I love Fall! The cooling temperatures are a welcome relief and the changing colors are dazzling. Home grown tomatoes finally ripen and a part of you can actually believe they might be a fruit after all. The most wonderful time of the year--Fall.
I hate Fall! "Flu shots now available" signs everywhere I look. Public gathering places teeming with germs. Avoiding grocery aisles where fellow shoppers hack and sneeze--giving myself whiplash turning my cart around so quickly and trying to only breathe out till I've exited the offending aisle..."Bacteria clean up in aisle 7 please!" The most aggravating time of the year--Fall.
Most of my life I could gauge how my winter would be by how things went in the Fall. If I managed to make it though the season relatively healthy, I could look forward to a decent winter. But if I caught something, hold on to your bobsled because I was headed downhill probably until Spring.

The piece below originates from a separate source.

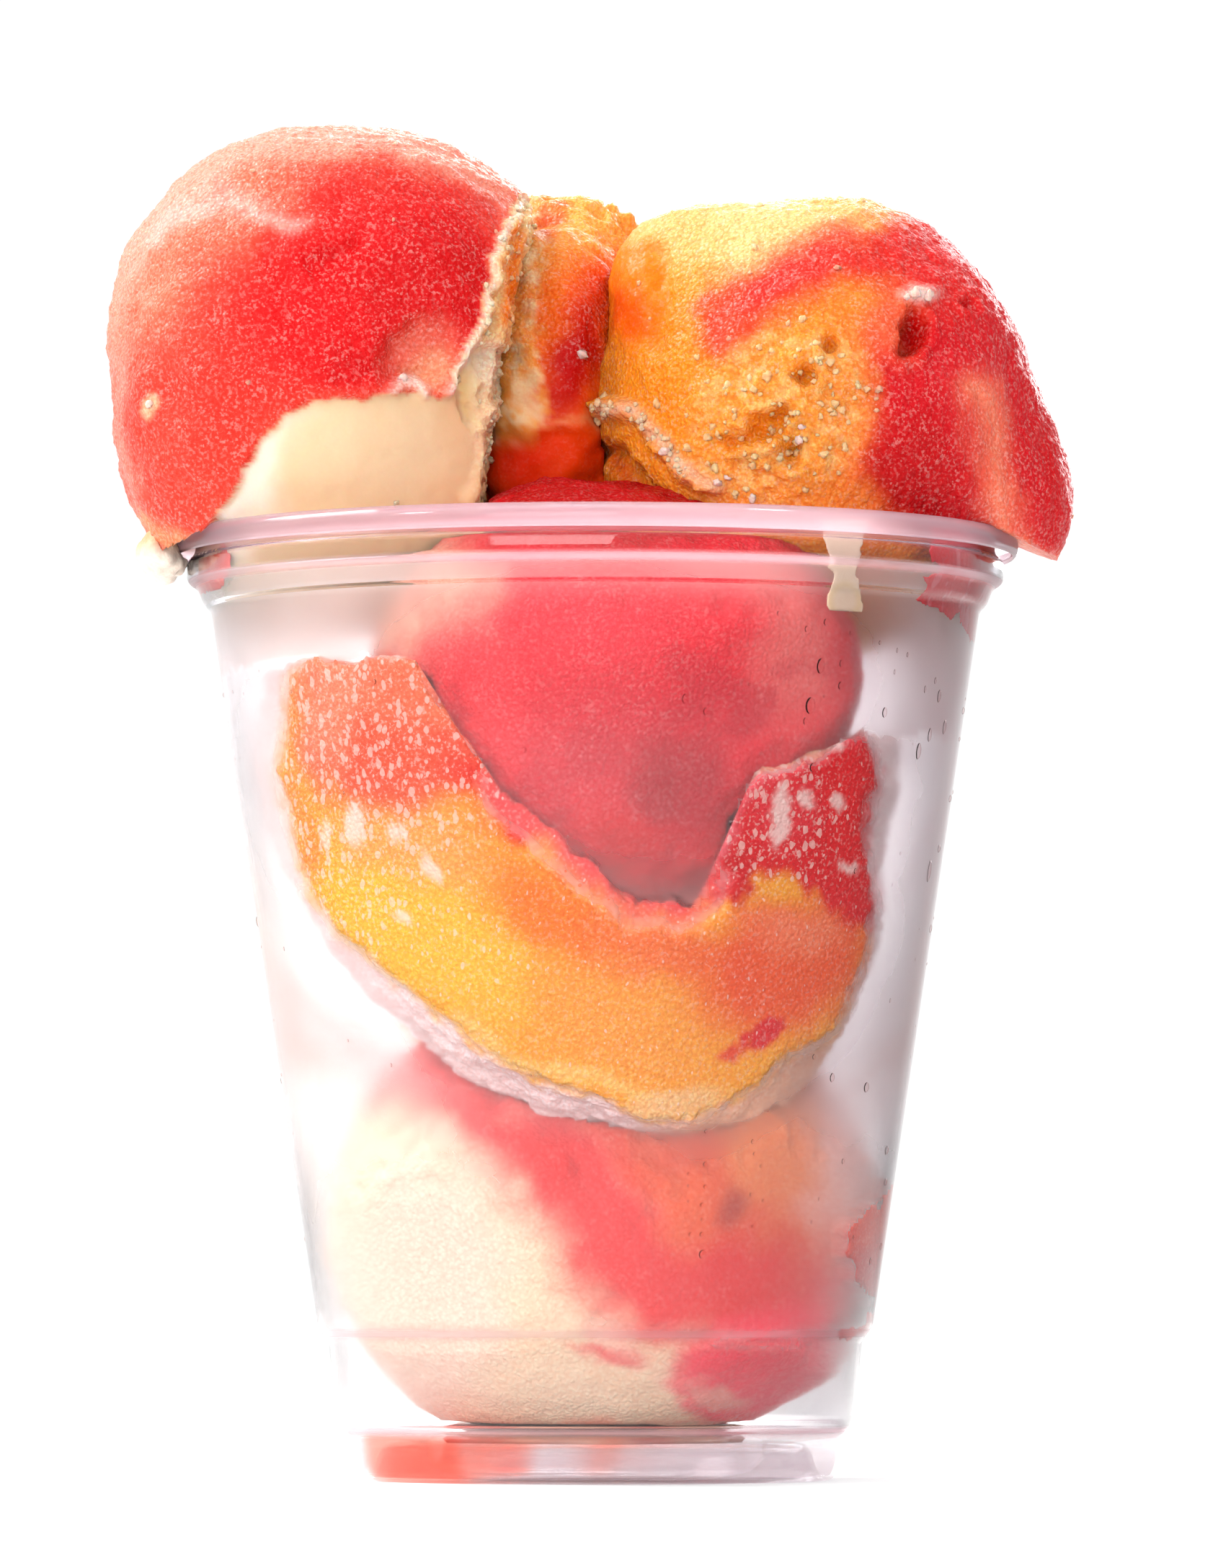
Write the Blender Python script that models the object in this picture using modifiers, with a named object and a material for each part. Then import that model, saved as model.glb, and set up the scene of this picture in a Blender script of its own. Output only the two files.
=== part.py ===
"""Water ice in a clear cold-drink cup.

Three heaped scoops stand above the rim and three more are pressed down inside the cup.
Every scoop is a closed ball of its own, flattened where it meets the cup or a neighbour,
with a thin clearance between touching bodies.
The cup is a thin turned sheet with a curled lip, a banded collar, a stacking step and a
raised floor. It stands on its foot ring at z = 0 with its axis on the world Z axis.
All driving dimensions are in millimetres and are scaled to metres when a mesh is made.
"""

import math

import bmesh
import bpy
import numpy as np

MM = 0.001

# Cup, outer face of the sheet, millimetres
SHEET = 0.5
TURN_STEPS = 48
WELD = 0.00001
CURL_RADIUS = 47.4
CURL_HEIGHT = 107.7
CURL_OUTER = 1.6
CURL_ANGLES = (-50, -10, 30, 70, 110, 150, 190)
NECK_RADIUS = 46.5
NECK_HEIGHT = 106.6
BAND_RADIUS = 47.3
BAND_TOP = 106.0
BAND_FOOT = 103.7
COLLAR_RADIUS = 46.1
COLLAR_TOP = 103.0
COLLAR_FOOT_RADIUS = 45.3
COLLAR_FOOT = 101.0
WALL_TOP_RADIUS = 44.5
WALL_TOP = 100.4
WALL_FOOT_RADIUS = 32.0
WALL_FOOT = 17.7
STEP_RADIUS = 30.8
STEP_HEIGHT = 16.2
BASE_TOP_RADIUS = 29.8
BASE_TOP = 6.6
FOOT_TOP_RADIUS = 28.5
FOOT_TOP = 5.4
FOOT_RADIUS = 28.2
FOOT_ROUND = 2.2
FOOT_LOW_RADIUS = 27.7
FOOT_LOW = 0.6
RING_OUTER = 27.1
RING_INNER = 25.9
RISER_LOW_RADIUS = 25.2
RISER_LOW = 0.6
RISER_TOP_RADIUS = 24.3
RISER_TOP = 3.4
FLOOR_RADIUS = 23.5
FLOOR_UNDERSIDE = 3.9

# Room kept free between touching bodies, millimetres
CLEARANCE = 0.45
RIM_CLEARANCE = 0.4
OVERHANG_FOOT = 105.7
RIM_CUT_FOOT = 60.0
RIM_CUT_RADIUS = 62.0
RIM_CUT_STEPS = 64

# Ball meshes: squares along one edge of the starting cube
TOP_SQUARES = 11
INNER_SQUARES = 8
BITE_SQUARES = 11
# Rays are stepped outwards this far and this finely, then the crossing is halved down
RAY_REACH = 58.0
RAY_STEP = 1.0
RAY_HALVINGS = 14
BLEND = 5.0
LUMP_SCALE = 2.4
LUMP_SHIFT = 7.0

# Scoops, millimetres: middle, half sizes, roundness exponent, rounded lobes given as a
# middle and a radius, flat faces given as a point and an outward direction
LEFT = {
    "middle": (-29.3, -3.0, 126.8),
    "half": (26.5, 26.8, 29.0),
    "power": 2.4,
    "lobes": (((-12.5, -6.0, 138.5), 9.8), ((-42.2, -3.0, 136.0), 12.2)),
    "faces": (((-9.3, 0.0, 130.0), (1.0, 0.0, -0.12)),),
    "lump": 0.7,
    "seed": 11,
}
RIGHT = {
    "middle": (25.5, -3.0, 121.5),
    "half": (25.6, 26.4, 26.6),
    "power": 2.05,
    "lobes": (((11.0, -6.0, 137.0), 9.4), ((41.4, -3.0, 113.2), 13.6)),
    "lump": 0.6,
    "seed": 23,
}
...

Well folks, yesterday was the Autumnal Equinox and to celebrate my lungs decided to party like it's 2012. Today lovely hemoptasis began with my first cough of the morning. Argh! I already had a call into the CF clinic and they are going to see me Monday afternoon but I was supposed to call to be admitted in the meantime if things got worse. I prefer to be admitted from clinic because then the docs know whats going on and have already began to formulate a plan of attack. Going in "cold" always seems like it takes longer to get things rolling. If I'm going to be in the Bed & Breakfast then I want IV's going and treatments started so I can feel better and get the heck outta there.
So I'm still home and not sure if I made the right decision or not. I've been coughing up old blood all day long so it was a decent bleed for sure. It's been a very long day. I'm trying to not read too much into this bad start but as Dr. Phil says, "the best predictor of future behavior is past behavior," and man I hate that.